Former Minnesota Gov. Tim Pawlenty fired first, questioning whether Rep. Michele Bachmann's migraines disqualified her from becoming president, and ripping into her congressional record as "nonexistent." She then fired back, blasting him for selling out the conservative brand while in office and leaving their home state in financial tatters.
The war of words comes as GOP presidential candidates jockey for position before the Aug. 13 Ames Straw Poll — the circuslike event in Iowa that some have billed the "Minnesota Primary" because of the presidential street cred Mr. Pawlenty and Mrs. Bachmann have riding on the results.
"Pawlenty's camp is kind of looking for a boost of momentum and a really strong showing in the straw poll could give them that," said Story County, Iowa, GOP Chairman Cory Adams. "Bachmann, as the front-runner in some polls, definitely needs to do well in the straw poll to retain that momentum and not lose ground."
The straw poll features nine candidates this year. It is seen as the first prize in the nomination race and a crucial test of each candidate's overall organizational strength — making it a potential make-or-break event for the field six months out from the state's caucuses, which kick off the nomination process.
"This is a completely meaningless event with massive political implications," said Dennis J. Goldford, a political-science professor at Drake University.
Former Massachusetts Gov. Mitt Romney and former Arkansas Gov. Mike Huckabee took the top two spots in 2007, while former Kansas Sen. Sam Brownback and former Wisconsin Gov. Tommy Thompson saw their candidacies go down the tube shortly after their poor showings.
Mr. Huckabee received the biggest bounce from the results. Mr. Romney's triumph, though, was shrugged off as expected after he shelled out more than $1 million on the event, only to lose the caucuses the following year.
Since then, Mr. Romney and former Utah Gov. Jon Huntsman Jr. have decided to focus their attention on New Hampshire's first-in-the-nation primary, a strategy that involves skipping this year's straw poll, though both will be on the official ballot.
As a result, the Aug. 13 poll could provide a better picture of which Republican might emerge as a legitimate alternative to Mr. Romney, the front-runner in national polls. "The question is, Who emerges as the un-Romney?" Mr. Goldford said.
The latest RealClearPolitics.com average of Iowa polls shows Mrs. Bachmann in the lead, with Mr. Romney trailing her in a close second and Mr. Pawlenty further back in third place. Rep. Ron Paul of Texas is running fifth, sandwiched between Herman Cain, the Atlanta businessman, and former House Speaker Newt Gingrich. Former Pennsylvania Sen. Rick Santorum and Mr. Huntsman are bringing up the rear.
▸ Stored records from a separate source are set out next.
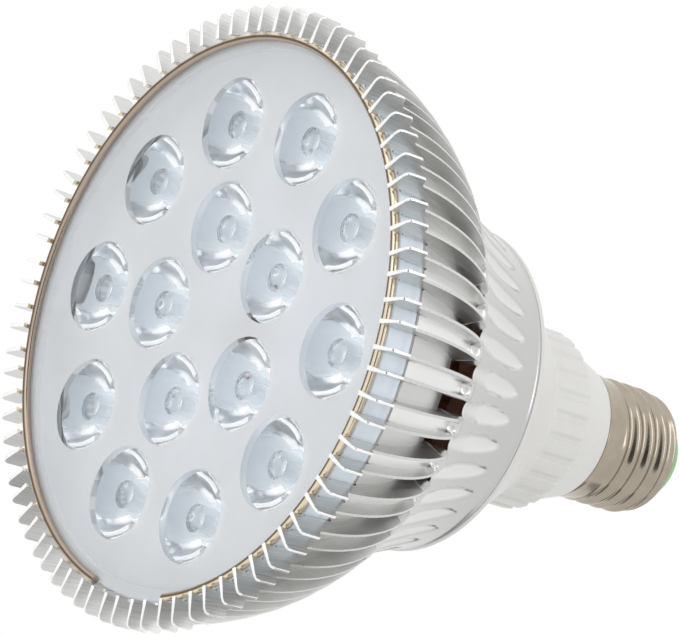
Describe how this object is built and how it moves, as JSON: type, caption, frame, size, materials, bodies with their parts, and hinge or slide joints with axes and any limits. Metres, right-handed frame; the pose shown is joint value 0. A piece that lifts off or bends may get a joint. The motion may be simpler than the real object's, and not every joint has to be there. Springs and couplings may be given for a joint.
{
  "type": "led reflector bulb",
  "caption": "Reflector flood lamp with a finned aluminium body, a clear plate of round optics behind a snap ring, a white ribbed collar and a screw cap.",
  "frame": {"origin": "centre of the lamp's face, on the plane of the fins' front edges", "axes": "+Z along the lamp's axis from its face towards the screw cap; +X passes 1.44 degrees clockwise of the middle of a wide slot between fins, seen from the cap"},
  "size_m": [0.1232, 0.1232, 0.1242],
  "materials": {
    "cast_aluminium": "satin cast aluminium, polished fin edges",
    "spring_bronze": "tan spring bronze, semi-gloss",
    "clear_acrylic": "clear, frosted between the windows",
    "seal_rubber": "matt grey",
    "white_solder_mask": "white solder mask on an aluminium core",
    "led_ceramic": "cream ceramic base with a clear dome",
    "plated_steel": "zinc plated",
    "white_plastic": "satin white",
    "nickel_plate": "bright nickel plate with a warm tone",
    "green_insulator": "glossy green glaze",
    "tin_contact": "tinned brass",
    "brown_fibre": "dark brown insulating board",
    "phenolic_board": "brown phenolic board",
    "ferrite": "matt dark grey ferrite",
    "yellow_tape": "copper winding under yellow tape",
    "capacitor_sleeve": "black sleeve",
    "film_yellow": "yellow resin box",
    "black_resin": "black moulding resin",
    "copper_wire": "enamelled copper",
    "resistor_beige": "beige lacquer",
    "wire_red": "red insulation",
    "wire_black": "black insulation"
  },
  "bodies": {
    "root": {"heat_sink": "cast_aluminium", "snap_ring": "spring_bronze", "lens_plate": "clear_acrylic", "plate_seal": "seal_rubber", "led_board": "white_solder_mask", "led_01": "led_ceramic", "led_02": "led_ceramic", "led_03": "led_ceramic", "led_04": "led_ceramic", "led_05": "led_ceramic", "led_06": "led_ceramic", "led_07": "led_ceramic", "led_08": "led_ceramic", "led_09": "led_ceramic", "led_10": "led_ceramic", "led_11": "led_ceramic", "led_12": "led_ceramic", "led_13": "led_ceramic", "led_14": "led_ceramic", "led_15": "led_ceramic", "board_screw_1": "plated_steel", "board_screw_2": "plated_steel", "board_screw_3": "plated_steel", "collar": "white_plastic", "cap_shell": "nickel_plate", "cap_insulator": "green_insulator", "centre_contact": "tin_contact", "driver_sleeve": "brown_fibre", "driver_board": "phenolic_board", "transformer_core": "ferrite", "transformer_winding": "yellow_tape", "output_capacitor": "capacitor_sleeve", "input_capacitor": "capacitor_sleeve", "output_choke": "copper_wire", "film_capacitor": "film_yellow", "rectifier": "black_resin", "fuse_resistor": "resistor_beige", "controller_chip": "black_resin", "power_switch": "black_resin", "led_wire_positive": "wire_red", "led_wire_negative": "wire_black", "cap_wire_live": "wire_red", "cap_wire_neutral": "wire_black"}
  },
  "joints": []
}
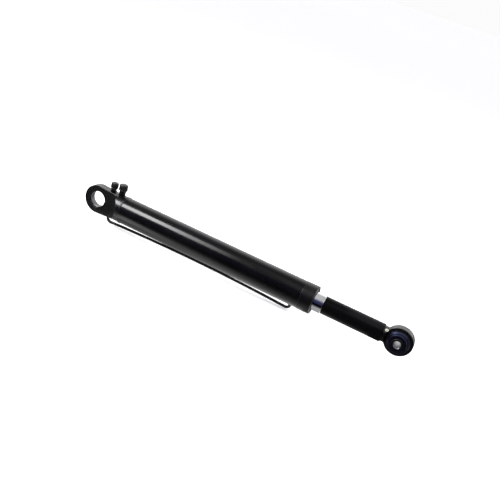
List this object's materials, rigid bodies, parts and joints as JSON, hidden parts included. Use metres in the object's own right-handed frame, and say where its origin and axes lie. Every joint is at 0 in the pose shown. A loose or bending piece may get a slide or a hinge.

With the clock counting down to the Iowa event, Mr. Paul, Mr. Pawlenty and Mrs. Bachmann are running television advertisements, while most of the field is fanning out across the state, hitting scores of town hall gatherings and meet-and-greets in search of supporters.
"I think I have a lot riding on it," Mr. Paul said. "If I get fifth or sixth, it won't be very good. So, I think we will have to work very hard to prevent that from happening."
Pawlenty spokesman Alex Conant said his boss has logged more than 1,500 miles and visited more than 35 cities in the past two weeks, and he plans to be back in Iowa the week before the straw poll. Meanwhile, his team has been working phone banks, sending out direct mail and signing up supporters.
They've also tried to manage expectations by playing up Mrs. Bachmann's front-runner status in Iowa, while casting Mr. Pawlenty as an underdog, highlighting a June poll that had him running sixth.
"We think its important that we show some progress," Mr. Conant said. "Our goal is to move from the back of the pack to more toward the front, and that our ultimate goal is to win the Iowa caucuses next year."